Solche Titanaluminium-Legierungen werden zunächst als Pulver hergestellt. Um sie auf einer Oberfläche aufzubringen, schmilzt man sie in einem Plasma und beschleunigt die ionisierten Partikel mittels elektrischer Felder; man spricht vom Plasmaspritzen. Beim Erkalten entsteht die gewünschte Auflageschicht und darauf eine sehr dünne, im wesentlichen aus Oxiden bestehende schützende Deckschicht (Bild 4). An einigen Stellen findet man allerdings nach dem Einsatz unter Prozeßbedingungen Schwefel, meist als Sulfid von Eisen, das beim Plasmaspritzen eingebracht wurde; in aktuellen Arbeiten sucht man den Spritzprozeß entsprechend zu optimieren, doch selbst mit diesen Unzulänglichkeiten liegt die Grenze der Temperaturbelastbarkeit immerhin bei etwa 700 Grad Celsius, während der unbeschichtete Stahl in diesen korrosiven Atmosphären nicht einmal bis 400 Grad Celsius beständig ist. Weil sich Beschichtung und Trägerstahl unter Erwärmung ähnlich stark ausdehnen, entstehen keine die Schichthaftung mindernden mechanischen Spannungen.

Der Mikrolegierungseffekt

Die Oxidationsbeständigkeit der Titanaluminium-Phase läßt sich überraschend durch sozusagen homöopathische Dosen von eigentlich die Hochtemperaturkorrosion fördernden Elementen wie Chlor oder Phosphor noch weiter verbessern. Bereits ein hundertstel Prozent an Chlor im Werkstoff senkt nach einer kurzen Inkubationszeit die Oxidationsgeschwindigkeit um mehrere Größenordnungen. Offensichtlich katalysiert das Element die Bildung einer reinen Aluminumoxid-Deckschicht, während sonst Titanoxid beigemischt ist. Bis 700 Grad Celsius schützt zwar auch diese Mischung, doch bei höheren Temperaturen wächst der Anteil des Titanoxids immer schneller, mehr und mehr Metall wird abgetragen, und die Deckschicht bietet infolgedessen keinen Schutz mehr. Besteht sie hingegen nur aus sich langsamer bildendem Aluminiumoxid, bleibt ihre Funktion noch weit über 1000 Grad Celsius gewahrt.
Zunächst hat man Chlor in den Werkstoff einlegiert, doch minderte das dessen mechanische Eigenschaften.
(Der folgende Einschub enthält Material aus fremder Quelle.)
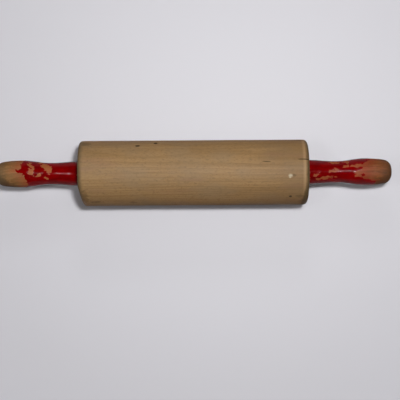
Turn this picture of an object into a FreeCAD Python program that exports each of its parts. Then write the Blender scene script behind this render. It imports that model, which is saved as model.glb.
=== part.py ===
"""A wooden rolling pin with revolving handles, built from its separate pieces.

The frame: +X runs along the pin to the right-hand handle, +Z is up, and the origin is under the middle of
the barrel, on the surface that the barrel lies on. All lengths are in millimetres.

How it goes together: a beech barrel is bored right through and has a flanged bush pressed into each end.
A steel axle runs through both bushes and both handles. Each end of the axle is turned down to a threaded
spigot. The nut on the spigot clamps a washer against the axle's shoulder, and that washer keeps the handle
on. So the barrel turns on the axle, and each handle turns on it by itself. A wooden plug closes the pocket
that the nut sits in, and is turned flush with the handle's rounded tip.
"""

import FreeCAD, Part  # FreeCAD has to be imported before Part
import math
import os

# Barrel
BARREL_DIAMETER = 72.0
BARREL_LENGTH = 250.0
BARREL_EDGE_RADIUS = 5.0
BARREL_BORE_DIAMETER = 11.0

# Axle, a steel rod with a threaded spigot at each end
AXLE_DIAMETER = 8.0
THREAD_DIAMETER = 6.0
THREAD_PAST_NUT = 1.2
THREAD_CLEARANCE = 0.05  # radial, between the spigot's thread and the nut's
THREAD_CHAMFER = 0.7

# Flanged bearing bushes, pressed into the barrel's ends
BUSH_CLEARANCE = 0.08  # radial, between the bush and the axle
BUSH_WALL = 3.0
BUSH_LENGTH = 22.0
BUSH_FLANGE_WIDTH = 4.0
BUSH_FLANGE_THICKNESS = 2.5
BUSH_BORE_CHAMFER = 0.6

# Thrust washers, between each bush and its handle
THRUST_WASHER_WIDTH = 6.0
THRUST_WASHER_THICKNESS = 1.0
WASHER_CLEARANCE = 0.2  # radial, of every washer on what it sits on
RUNNING_PLAY = 0.15  # along the axle, at each face that slides

# Handles
HANDLE_LENGTH = 92.0
HANDLE_BORE_CLEARANCE = 0.1  # radial, between the handle and the axle
ROOT_DIAMETER = 27.0
ROOT_EDGE_BREAK = 0.8
WAIST_DIAMETER = 24.0
WAIST_FROM_ROOT = 31.0
BULGE_DIAMETER = 30.0
BULGE_FROM_WAIST = 33.0
TIP_CORNER_RADIUS = 10.0
TIP_FLAT_DIAMETER = 7.0
GRIP_EASE = 0.42  # how long each grip curve runs level at its ends, as a share of the curve

# Nut and clamp washer on each threaded spigot
CLAMP_WASHER_DIAMETER = 12.0
CLAMP_WASHER_THICKNESS = 1.6
NUT_ACROSS_FLATS = 10.0
NUT_HEIGHT = 5.0
NUT_CHAMFER_ANGLE = 30.0

# Pocket in the handle's tip, and the plug that closes it
POCKET_CLEARANCE = 0.5  # radial, around the nut's corners or the washer
PLUG_LENGTH = 8.0
PLUG_GAP = 2.0  # from the spigot's end to the plug
PLUG_CHAMFER = 0.8

# What follows from the sizes above
AXIS_HEIGHT = BARREL_DIAMETER / 2
AXLE_RADIUS = AXLE_DIAMETER / 2
THREAD_RADIUS = THREAD_DIAMETER / 2
BUSH_BORE_RADIUS = AXLE_RADIUS + BUSH_CLEARANCE
BUSH_RADIUS = BUSH_BORE_RADIUS + BUSH_WALL
FLANGE_RADIUS = BUSH_RADIUS + BUSH_FLANGE_WIDTH
NUT_CORNER_RADIUS = NUT_ACROSS_FLATS / 2 / math.cos(math.radians(30))
POCKET_RADIUS = max(NUT_CORNER_RADIUS, CLAMP_WASHER_DIAMETER / 2) + POCKET_CLEARANCE

# Stations along the pin, from its middle to the right-hand tip
BARREL_END = BARREL_LENGTH / 2
BUSH_INNER_END = BARREL_END - BUSH_LENGTH
THRUST_WASHER_START = BARREL_END + RUNNING_PLAY
THRUST_WASHER_END = THRUST_WASHER_START + THRUST_WASHER_THICKNESS
HANDLE_ROOT = THRUST_WASHER_END + RUNNING_PLAY
HANDLE_TIP = HANDLE_ROOT + HANDLE_LENGTH
PLUG_INNER_END = HANDLE_TIP - PLUG_LENGTH
SPIGOT_END = PLUG_INNER_END - PLUG_GAP
NUT_END = SPIGOT_END - THREAD_PAST_NUT
NUT_START = NUT_END - NUT_HEIGHT
AXLE_SHOULDER = NUT_START - CLAMP_WASHER_THICKNESS
POCKET_FLOOR = AXLE_SHOULDER - RUNNING_PLAY

ALONG = FreeCAD.Vector(1, 0, 0)
MIDDLE = FreeCAD.Vector(0, 0, 0)


def on_axis(station, radius=0.0):
    """The point at this station and this far straight above the pin's axis."""
    return FreeCAD.Vector(station, 0, AXIS_HEIGHT + radius)


def cylinder(start, end, radius):
    """A solid cylinder on the pin's axis, from one station to another."""
    return Part.makeCylinder(radius, end - start, on_axis(start), ALONG)


def cone(start, end, start_radius, end_radius):
    """A solid cone frustum on the pin's axis, from one station to another."""
    return Part.makeCone(start_radius, end_radius, end - start, on_axis(start), ALONG)


def ring(start, end, inner_radius, outer_radius):
    """A plain ring, such as a washer, on the pin's axis."""
    return cylinder(start, end, outer_radius).cut(cylinder(start, end, inner_radius))


def mirrored(shape):
    """The left-hand twin of a right-hand piece."""
    return shape.mirror(MIDDLE, ALONG)


def rim_edges(shape, station, radius):
    """The round edges of a shape at this station and of this radius."""
    def is_rim(edge):
        curve = edge.Curve
        if not isinstance(curve, Part.Circle):
            return False
        return abs(curve.Center.x - station) < 1e-6 and abs(curve.Radius - radius) < 1e-6

    return [edge for edge in shape.Edges if is_rim(edge)]


def make_barrel():
    """The beech barrel: rounded rims, a through bore, and a stepped seat for the bush at each end."""
    barrel = cylinder(-BARREL_END, BARREL_END, BARREL_DIAMETER / 2)
    rims = [e for end in (-BARREL_END, BARREL_END) for e in rim_edges(barrel, end, BARREL_DIAMETER / 2)]
    barrel = barrel.makeFillet(BARREL_EDGE_RADIUS, rims)
    barrel = barrel.cut(cylinder(-BARREL_END, BARREL_END, BARREL_BORE_DIAMETER / 2))
    seat = cylinder(BUSH_INNER_END, BARREL_END, BUSH_RADIUS)
    seat = seat.fuse(cylinder(BARREL_END - BUSH_FLANGE_THICKNESS, BARREL_END, FLANGE_RADIUS))
    return barrel.cut(seat).cut(mirrored(seat))


def make_bush():
    """The right-hand bush, whose flange lies flush in the barrel's end face."""
    bush = cylinder(BUSH_INNER_END, BARREL_END, BUSH_RADIUS)
    bush = bush.fuse(cylinder(BARREL_END - BUSH_FLANGE_THICKNESS, BARREL_END, FLANGE_RADIUS))
    bush = bush.cut(cylinder(BUSH_INNER_END, BARREL_END, BUSH_BORE_RADIUS)).removeSplitter()
    mouths = [e for end in (BUSH_INNER_END, BARREL_END) for e in rim_edges(bush, end, BUSH_BORE_RADIUS)]
    return bush.makeChamfer(BUSH_BORE_CHAMFER, mouths)


def make_axle():
    """The steel axle: one rod with a shoulder and a threaded spigot at each end."""
    rod = cylinder(-AXLE_SHOULDER, AXLE_SHOULDER, AXLE_RADIUS)
    rod = rod.fuse(cylinder(-SPIGOT_END, SPIGOT_END, THREAD_RADIUS)).removeSplitter()
    ends = [e for end in (-SPIGOT_END, SPIGOT_END) for e in rim_edges(rod, end, THREAD_RADIUS)]
    return rod.makeChamfer(THREAD_CHAMFER, ends)


def make_thrust_washer():
    """The right-hand steel washer that the handle's root turns against."""
    inner_radius = AXLE_RADIUS + WASHER_CLEARANCE
    outer_radius = inner_radius + THRUST_WASHER_WIDTH
    return ring(THRUST_WASHER_START, THRUST_WASHER_END, inner_radius, outer_radius)


def make_clamp_washer():
    """The right-hand washer that is clamped to the axle's shoulder and keeps the handle on."""
    inner_radius = THREAD_RADIUS + WASHER_CLEARANCE
    return ring(AXLE_SHOULDER, NUT_START, inner_radius, CLAMP_WASHER_DIAMETER / 2)


def make_nut():
    """The right-hand hexagon nut, its corners chamfered on both faces."""
    corners = []
    for corner in range(7):
        turn = math.radians(60 * corner)
        corners.append(on_axis(NUT_START) + FreeCAD.Vector(
            0, NUT_CORNER_RADIUS * math.cos(turn), NUT_CORNER_RADIUS * math.sin(turn)))
    blank = Part.Face(Part.makePolygon(corners)).extrude(ALONG * NUT_HEIGHT)
    flat_radius = NUT_ACROSS_FLATS / 2
    slope = math.tan(math.radians(NUT_CHAMFER_ANGLE))
    reach = (NUT_CORNER_RADIUS - flat_radius) * slope
    outer = cone(NUT_START, NUT_START + reach, flat_radius, NUT_CORNER_RADIUS)
    outer = outer.fuse(cylinder(NUT_START + reach, NUT_END - reach, NUT_CORNER_RADIUS))
    outer = outer.fuse(cone(NUT_END - reach, NUT_END, NUT_CORNER_RADIUS, flat_radius))
    return blank.common(outer).cut(cylinder(NUT_START, NUT_END, THREAD_RADIUS + THREAD_CLEARANCE))


def grip_curve(start_station, start_radius, end_station, end_radius):
    """A curve of the grip's outline that runs level at both of its ends."""
    ease = GRIP_EASE * (end_station - start_station)
    curve = Part.BezierCurve()
    curve.setPoles([
        on_axis(start_station, start_radius),
        on_axis(start_station + ease, start_radius),
        on_axis(end_station - ease, end_radius),
        on_axis(end_station, end_radius),
    ])
    return curve.toShape()


def handle_form():
    """The outside form of the right-hand handle as a solid: root, waist, bulge and rounded tip.

    The outline past the bulge is two arcs that meet smoothly: a wide one that starts level at the bulge,
    and a tight one round the tip's corner.
    """
    root_radius = ROOT_DIAMETER / 2
    bulge_radius = BULGE_DIAMETER / 2
    flat_radius = TIP_FLAT_DIAMETER / 2
    waist = HANDLE_ROOT + WAIST_FROM_ROOT
    bulge = waist + BULGE_FROM_WAIST
    corner_centre = on_axis(HANDLE_TIP - TIP_CORNER_RADIUS, flat_radius)

    # The wide arc's centre lies straight under the bulge, its radius less the tight one's from corner_centre.
    run = corner_centre.x - bulge
    rise = bulge_radius - flat_radius
    wide_radius = (run ** 2 + rise ** 2 - TIP_CORNER_RADIUS ** 2) / (2 * (rise - TIP_CORNER_RADIUS))
    wide_centre = on_axis(bulge, bulge_radius - wide_radius)

    def on_arc(centre, radius, direction):
        return centre + FreeCAD.Vector(direction).normalize() * radius

    meeting_direction = corner_centre - wide_centre
    meeting = on_arc(wide_centre, wide_radius, meeting_direction)
    wide_middle = on_arc(wide_centre, wide_radius, meeting + on_axis(bulge, bulge_radius) - wide_centre * 2)
    tip_edge = on_axis(HANDLE_TIP, flat_radius)
    corner_middle = on_arc(corner_centre, TIP_CORNER_RADIUS, meeting + tip_edge - corner_centre * 2)

    outline = [
        Part.LineSegment(on_axis(HANDLE_ROOT), on_axis(HANDLE_ROOT, root_radius - ROOT_EDGE_BREAK)).toShape(),
        Part.LineSegment(
            on_axis(HANDLE_ROOT, root_radius - ROOT_EDGE_BREAK),
            on_axis(HANDLE_ROOT + ROOT_EDGE_BREAK, root_radius)).toShape(),
        grip_curve(HANDLE_ROOT + ROOT_EDGE_BREAK, root_radius, waist, WAIST_DIAMETER / 2),
        grip_curve(waist, WAIST_DIAMETER / 2, bulge, bulge_radius),
        Part.Arc(on_axis(bulge, bulge_radius), wide_middle, meeting).toShape(),
        Part.Arc(meeting, corner_middle, tip_edge).toShape(),
        Part.LineSegment(tip_edge, on_axis(HANDLE_TIP)).toShape(),
        Part.LineSegment(on_axis(HANDLE_TIP), on_axis(HANDLE_ROOT)).toShape(),
    ]
    return Part.Face(Part.Wire(outline)).revolve(on_axis(HANDLE_ROOT), ALONG, 360)


def make_handle():
    """The right-hand handle, bored for the axle and pocketed from the tip for the nut and the plug."""
    handle = handle_form()
    handle = handle.cut(cylinder(HANDLE_ROOT, HANDLE_TIP, AXLE_RADIUS + HANDLE_BORE_CLEARANCE))
    return handle.cut(cylinder(POCKET_FLOOR, HANDLE_TIP, POCKET_RADIUS))


def make_plug():
    """The right-hand plug: it fills the pocket's mouth and its face carries on the tip's round form."""
    plug = handle_form().common(cylinder(PLUG_INNER_END, HANDLE_TIP, POCKET_RADIUS)).removeSplitter()
    return plug.makeChamfer(PLUG_CHAMFER, rim_edges(plug, PLUG_INNER_END, POCKET_RADIUS))


def write(name, shape):
    """Writes one piece to parts/NAME.step, after a look at its soundness."""
    solids = shape.Solids
    if len(solids) != 1 or not solids[0].isValid():
        raise ValueError(f"{name} is not one sound solid")
    solids[0].exportStep(f"parts/{name}.step")
    box = solids[0].optimalBoundingBox(False)
    print(f"{name}: {box.XLength:.2f} x {box.YLength:.2f} x {box.ZLength:.2f} mm, "
          f"{solids[0].Volume / 1000:.2f} cm3")


os.makedirs("parts", exist_ok=True)
write("barrel", make_barrel())
write("axle_rod", make_axle())
PAIRED_PIECES = {
    "bearing_bush": make_bush,
    "thrust_washer": make_thrust_washer,
    "handle": make_handle,
    "clamp_washer": make_clamp_washer,
    "axle_nut": make_nut,
    "end_plug": make_plug,
}
for piece, make in PAIRED_PIECES.items():
    right_hand = make()
    write(f"right_{piece}", right_hand)
    write(f"left_{piece}", mirrored(right_hand))
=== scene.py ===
import math

import bmesh
import bpy
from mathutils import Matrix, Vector, noise


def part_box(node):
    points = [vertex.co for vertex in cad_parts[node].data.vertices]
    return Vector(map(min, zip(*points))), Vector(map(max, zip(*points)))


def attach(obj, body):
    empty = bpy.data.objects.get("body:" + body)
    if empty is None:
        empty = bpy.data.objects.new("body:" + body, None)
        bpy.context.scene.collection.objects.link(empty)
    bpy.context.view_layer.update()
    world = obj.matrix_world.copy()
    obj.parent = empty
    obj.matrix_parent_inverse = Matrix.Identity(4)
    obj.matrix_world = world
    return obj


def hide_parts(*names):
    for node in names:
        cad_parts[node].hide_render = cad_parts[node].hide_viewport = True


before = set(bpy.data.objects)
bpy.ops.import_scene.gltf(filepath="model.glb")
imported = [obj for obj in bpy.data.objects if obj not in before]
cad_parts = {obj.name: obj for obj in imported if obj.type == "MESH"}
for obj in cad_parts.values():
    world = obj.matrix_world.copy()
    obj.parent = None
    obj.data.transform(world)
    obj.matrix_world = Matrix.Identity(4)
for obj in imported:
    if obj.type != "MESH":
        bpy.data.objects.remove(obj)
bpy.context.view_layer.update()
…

Derzeit wird das Element entweder aufgedampft oder aber ionisiert, beschleunigt und eingeschossen. Insbesondere diese Ionenimplantation ermöglicht, sehr präzise geringe Dosen Chlor in die Werkstoffoberfläche einzulegieren, so daß die mechanischen Vorzüge des Materials insgesamt unverändert bleiben. Zwar ist das Verfahren derzeit nicht gerade kostengünstig, doch erlauben solche Legierungen weitere Gewichtseinsparung in der Luftfahrttechnik – ihr spezifisches Gewicht ist nur halb so groß wie das der derzeit als Trägerwerkstoff für Gasturbinenschaufeln verwendeten Nickelbasislegierungen. Der Mehraufwand würde sich demnach durch geringeren Treibstoffverbrauch und verminderte Geräuschentwicklung bezahlt machen.
Immer höhere Betriebstemperaturen und größere Zuverlässigkeit in zum Teil noch aggressiveren Umgebungen – die vorgestellten Verfahren bieten dafür noch erhebliches Entwicklungspotential. Betriebstemperaturen von mehr als 1000 Grad Celsius sind mittlerweile für metallische Legierungen denkbar – wenige hundert Grad unterhalb ihres Schmelzpunkts. Noch höhere Gastemperaturen erreicht man mit Wärmedämmschichten, bei denen auf dem metallischen Oxidationsschutz zusätzlich Keramik mit schlechter Wärmeleitfähigkeit aufgebracht wird. Sie senkt die Temperatur an der Metalloberfläche um mehr als 100 Grad. Allerdings sind keramische Schichten nicht gasdicht, und letztendlich hängt die Gebrauchsdauer davon ab, wie oxidationsbeständig die darunterliegende Schutzbeschichtung ist. Korrodiert sie, verliert die Wärmedämmschicht ihre Haftung. Die Folgen sind lokale Überhitzung und stark beschleunigte Hochtemperaturkorrosion – auch hier hat die Deckschicht eine Schlüsselfunktion.